The average number of hours worked per week at Foxconn’s plants exceeded both the FLA standard (60 hrs incl overtime) and Chinese legal limits (40 hrs) – at all three locations, which employs 1.2 million in total in China.

“There were periods during which some employees worked more than seven days in a row without the required minimum 24-hour break.” the report also stated.

Foxconn has agreed to achieve “full legal compliance” regarding work hours by July 1, 2013, but pledged to protect workers’ pay – meaning it will have to hire “tens of thousands “of extra workers, say FLA.

However, employees have since expressed concern their wages will be cut.

“We have just been told that we can only work a maximum of 36 hours a month of overtime. I tell you, a lot of us are unhappy with this,” one Foxconn employee told Reuters. 

Underpayment is also common and while Foxconn wages are above the Chinese average (and legal minimum), 14% of the workers “may not” receive fair compensation for “unscheduled” overtime, the report found.
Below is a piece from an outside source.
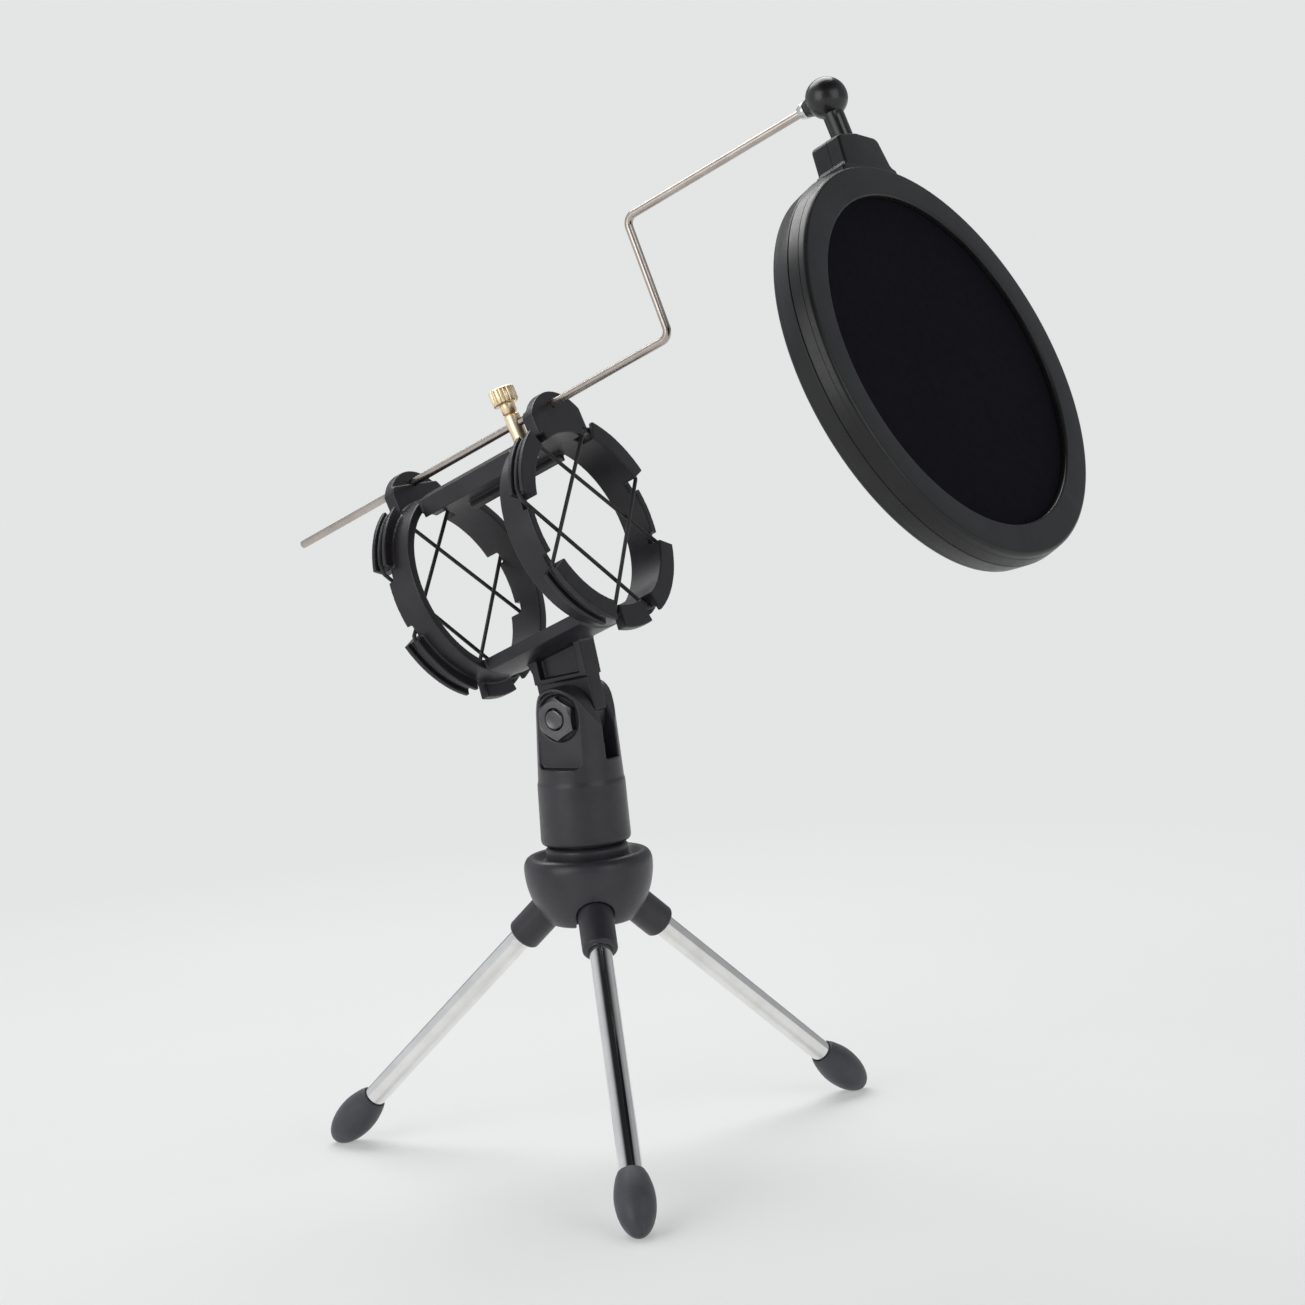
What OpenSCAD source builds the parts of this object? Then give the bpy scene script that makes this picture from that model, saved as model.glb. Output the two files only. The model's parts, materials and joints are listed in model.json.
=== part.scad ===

“Unscheduled overtime” was only paid in 30-minute increments, meaning 29 minutes of overtime work results in no pay and 59 minutes only counted as one unit of payment.

Foxxconn have pledged to workers will be paid fairly for all overtime and work-related meetings that occur outside regular working hours.

So will this push the price of Apple products even higher? Unlikely, as Apple is one of the filthiest rich companies globally with almost $100 billion in spare cash – can probabaly afford a slight increase in cost of production for devices it charges consumers top dollar for.

 

Workers are also in fear of and “generally insecure” regarding their health and safety the 13 page report also showed – with the issue of aluminum dust a major concern for many – the cause of a widely reported explosion at an iPad facility in Chengdu facility last year that resulted in the death of two employees.

Foxconn’s past health and safety violations, including blocked exits, lack of or faulty personal protective equipment, and missing permits have recently been remedied, the report also showed.

But it seems Foxxconn’s method of reporting workplace incidents were also questionable with only those that caused work to stop recorded as “accidents.

“Foxconn has agreed to change the system. But to make matters worse, Foxconn workers have had no voice to air concerns over appaling factory slave labour type conditions, which by the way, include work dorms where some workers sleep during the working week.

Investigators found that workers were largely alienated, in fact or in perception, from factories’ safety and health committees and had little confidence in the management of health and safety issues.

As an affiliate of the Fair Labor Association, Apple has committed to ensuring that the FLA code standards are upheld in its supply chain

This investigation was the first of an ongoing series of FLA investigations and assessments into Apple’s supply chain and Cupertino now has two years to get its shop in order.

“The eyes of the world are on [Foxconn] and there’s just no way they can’t deliver,” said FLA President Auret van Heerden, reports Bloomberg.

“It’s a real showstopper.”

Apple boss Tim Cook, who paid an impromptu visit to one of its newer China plants near Zengzhou last week, previously pledged to clean up Apple act in China.

 

“No one in our industry is doing more to improve working conditions than Apple,” Cook told a Goldman Sachs Technology and Internet Conference in February.

“We are constantly auditing facilities, going deep into the supply chain, looking for problems, finding problems, and fixing problems.